Mexico has always been a challenge to govern. Unlike the homogenous population in the United States, Mexican society is clearly divided into broad bands of economic and ethnic groups. There are the super-wealthy with fortunes measured in billion of dollars all the way down to poor non-spanish-speaking indigenous farmers who live hand-to-mouth (without electricity or running water) and depend on government assistance for purchasing seed and fertilizer. America’s indigenous population is small percentage-wise and rather disorganized politically; Mexico’s indigenous number in the tens of millions, relatively few live on reservations; and many are very active politically. When you read about squabbles in Mexico they are usually associated with indigenous and the poor who have differences over land or water rights. It is interesting to note that Mexico’s most revered president is Benito Juarez, a zapoteco indigena from the state of Oaxaca.
Mexicans and the political environment they live in is such that all Mexicans fear and detest the very idea of anarchy. This point applies to all socio-economic classes and ethnic groups. It took more than seventy-years for the PRI political party to be voted out of power—much blame can be assessed on outright fraud, voter bribery and other political shenanigans, but a large measure of the power of the PRI was the reluctance of the Mexican voters to risk a different political system.
By contrast, the US constitution was adopted in 1776. Mexico has had several constitutions including the one of 1857 and another in 1917. It was no small feat in the elections of 2000 and with much fanfare the PRI presidential candidate lost the election and the PAN political party took office.
Now it would appear that PAN’s reign will an end with an attempt to stuff the narco genie back into the bottle and return to the ‘good old days’ before the drug war saw rampant slaughter on their formerly peaceful streets.
TODAY – The US Government is in denial, believing that there will be a temporary halt to the drug war before things go back to the way they were when PAN was in charge.
Don’t count on it.
People who want things to be like they used to be don't realize that it was never like it used to be.
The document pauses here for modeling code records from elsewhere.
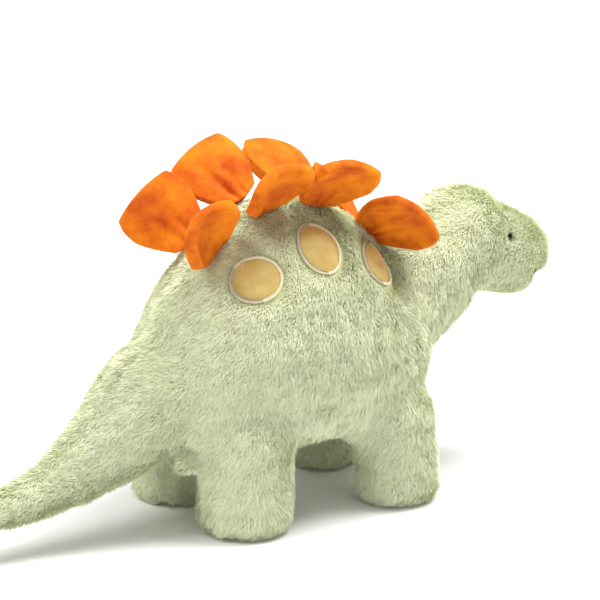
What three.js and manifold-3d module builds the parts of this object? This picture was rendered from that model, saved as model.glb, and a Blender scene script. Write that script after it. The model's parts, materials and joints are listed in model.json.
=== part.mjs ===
// A stuffed stegosaurus: sage faux fur over fibre filling, eight padded velvet back plates,
// six velour spots and four short legs that stand flat on their soles.
// Millimetres. +X points to the head, +Y to the toy's left, +Z up. The origin lies on the
// floor, under the middle of the toy's overall length.
// Covers are the woven backing of the fur. The pile stands proud of them and isn't modelled.
import * as THREE from "three";
import { mergeVertices } from "three/addons/utils/BufferGeometryUtils.js";
import { LoftGeometry } from "three/addons/geometries/LoftGeometry.js";
import Module from "manifold-3d";

const wasm = await Module();
wasm.setup();

// ---- Cloth and fits --------------------------------------------------------------------
const CLOTH = 2.4; // thickness of the fur's backing with its seam allowance
const VELVET = 1.2; // thickness of the plates' velvet
const GAP = 0.3; // clearance between pieces that touch
const SWING_CLEARANCE = 0.8; // clearance round a limb that swings in its socket
const BEYOND = 500; // further than any piece reaches

// ---- Trunk -----------------------------------------------------------------------------
const TRUNK_LENGTH = 202;
const TRUNK_WIDTH = 142;
const TRUNK_HEIGHT = 156;
const BELLY_CLEARANCE = 52; // floor to the underside at the hips: the belly sags below it
const TRUNK_FRONT = TRUNK_LENGTH / 2; // the chest's end along X, from the middle of the trunk
const TRUNK_REAR = -TRUNK_LENGTH / 2;
const TRUNK_SIDES = 16;
// The trunk's outline: place along its length, then underside, back and half-width, each a
// share of the length, height, height and half the width.
const TRUNK_SECTIONS = [
  [0, 0.04, 0.44, 0.36],
  [0.03, -0.01, 0.57, 0.53],
  [0.09, -0.01, 0.68, 0.67],
  [0.16, 0, 0.78, 0.8],
  [0.25, -0.02, 0.91, 0.9],
  [0.36, -0.045, 0.98, 0.97],
  [0.485, -0.055, 1, 1],
  [0.62, -0.045, 0.96, 0.98],
  [0.75, -0.02, 0.86, 0.92],
  [0.85, 0.03, 0.7, 0.8],
  [0.93, 0.1, 0.56, 0.62],
  [0.98, 0.2, 0.47, 0.36],
  [1, 0.31, 0.4, 0.08],
];
const GIRTH_LEVEL = 0.42; // height of the widest line, as a share of a section's height
const BACK_ROUNDNESS = 1.75; // exponent of a section's upper half: 2 is an ellipse
const BELLY_ROUNDNESS = 2.3; // exponent of its lower half

// ---- Cover panels ----------------------------------------------------------------------
const PLATE_ROW_SPREAD = 22; // between the two seams that hold the plates
const BACK_STRIP_REAR = 20; // from the rump's end to the strip's end
const BACK_STRIP_FRONT = 25; // from the chest's end to the strip's other end
const BELLY_PANEL_LENGTH = 150;
const BELLY_PANEL_WIDTH = 38;
const BELLY_PANEL_TOP = 100;

// ---- Legs ------------------------------------------------------------------------------
const HIP_HEIGHT = 58;
const FOOT_STEP = 2; // how far a foot stands past its hip, fore and aft
const FOOT_SPLAY = 1; // how far it stands out sideways
// Inset is the share of the trunk's length from its end to the near side of the hip, and
// spread the space from the middle of the toy to the inner side of the leg.
const HIND_LEG = { way: -1, inset: 0.09, spread: 11.5, radius: 28.5, footRadius: 29.5 };
const FRONT_LEG = { way: 1, inset: 0.078, spread: 19, radius: 25, footRadius: 26.5 };
const LEG_SWING = 15; // degrees each way
const SOLE_THICKNESS = 2;
const FOOT_EDGE = 10; // height of the foot's rounded edge
const LEG_SIDES = 12;
const FILLING_HOLE = 0.5; // radius of a limb's filling hole, as a share of the limb's radius

// ---- Tail ------------------------------------------------------------------------------
// Centre line with the radius at each point: place along X from the rump's end, and height
// over the floor. The first list runs from the rump to the bend, the second to the tip.
const TAIL_ROOT = [
  { at: [3, 89], radius: 37 },
  { at: [-21, 72], radius: 32 },
  { at: [-45, 57], radius: 24 },
  { at: [-63, 48], radius: 19.5 },
];
const TAIL_END = [
  { at: [-80, 41], radius: 15.5 },
  { at: [-104, 35], radius: 12.5 },
  { at: [-135, 32], radius: 9 },
  { at: [-161, 33], radius: 6.5 },
  { at: [-181, 37], radius: 4.2 },
];
const TAIL_SWING = 20; // side to side at the rump, degrees each way
const TAIL_END_SWING = 30; // side to side at the bend, degrees each way
const TAIL_SIDES = 10;

// ---- Neck and head ---------------------------------------------------------------------
const NECK_INSET = 23; // from the chest's end back to the middle of the neck's seat
const NECK_LEVEL = 0.44; // height of that seat, as a share of the trunk's height
// Centre lines from the neck's seat: along X and upwards, with the radius at each point.
const NECK = [
  { at: [0, 0], radius: 43 },
  { at: [23.5, 12], radius: 40 },
  { at: [47, 25.5], radius: 36 },
];
const NECK_DROP = 10; // degrees down
const NECK_LIFT = 14; // degrees up
const HEAD = [
  { at: [65, 36], radius: 34 },
  { at: [78, 29], radius: 31 },
  { at: [90, 24], radius: 28.5 },
  { at: [103, 18.5], radius: 27.5 },
];
const HEAD_TURN = 25; // degrees each way
const HEAD_SIDES = 14;

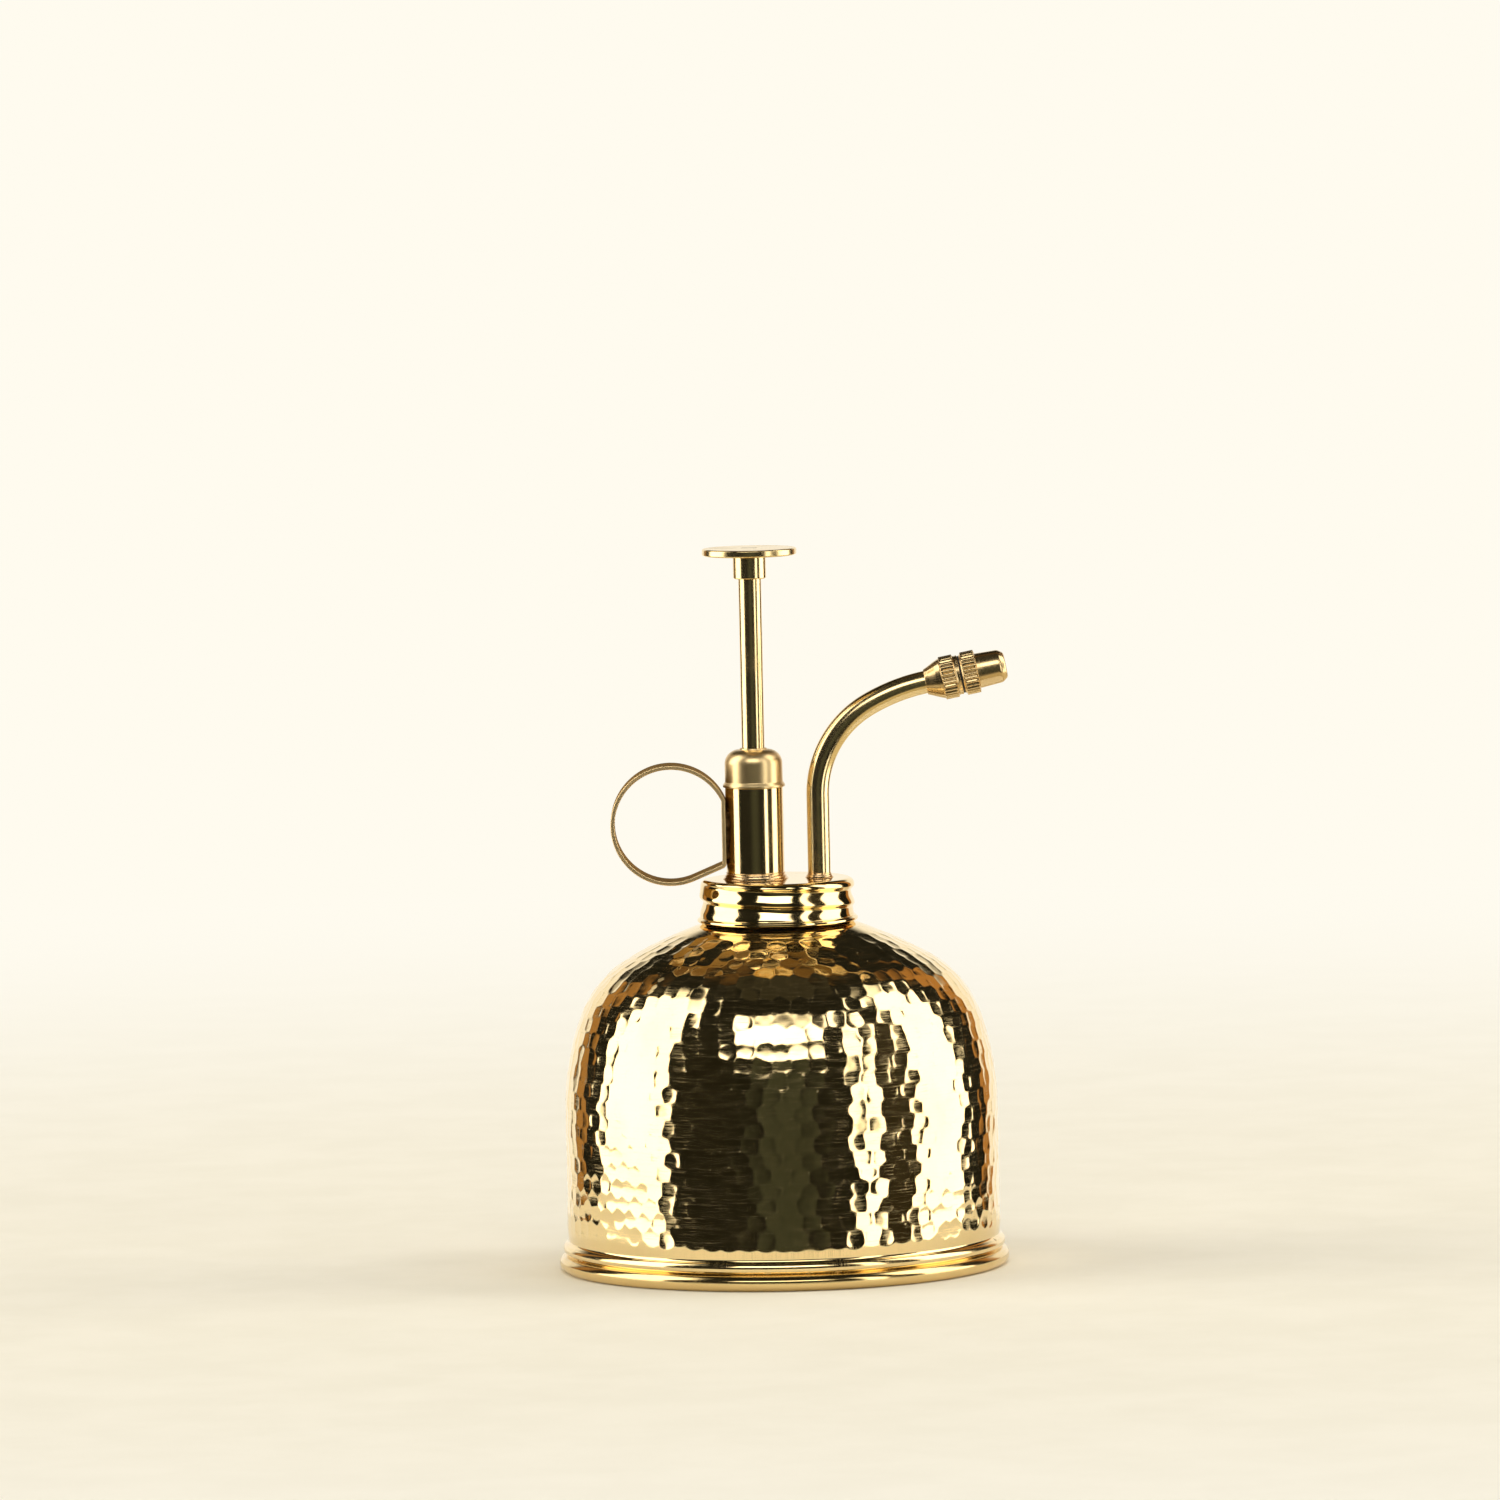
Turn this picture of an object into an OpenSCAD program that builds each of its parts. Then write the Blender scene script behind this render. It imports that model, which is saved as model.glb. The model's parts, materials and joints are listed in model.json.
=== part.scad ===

How it play here at the border? A sudden disinterest in interdiction? A concerted decriminalization of cocaine?
Chickelit – I don't know how it will play on the American side. I suspect that things will remain the same here. On the Mexican side whether the Communists (PDR) or Socialists (PRI) win, the drug war is effectively over.
We'll see what happens, but I'll bet the war moves north.
Odie – The war will have to move north if nobody is fighting it south. Thus the Mexicans said, 'it's not OUR war'.
Good post and good points LL, all I believe will change is the payee for the bribes… sigh
I wonder if the pace of drug shipments will change from what they are now. How have they changed in the past 5 years. For all the lives lost, did the amount of drugs shipped to the U.S. increase, decrease or stay the same. And after Nieto wins power, will the drug shipments increase, decrease or stay the same.
Lives lost does not necessarily = war won.
Opus – I think that DOJ/DEA stats indicate that at best the USGOV interdicts 10% of shipments that cross the border. I suspect that pace will continue unabated irrespective of the efforts from Mexico.
The demand is in the US and nature abhors a vacuum.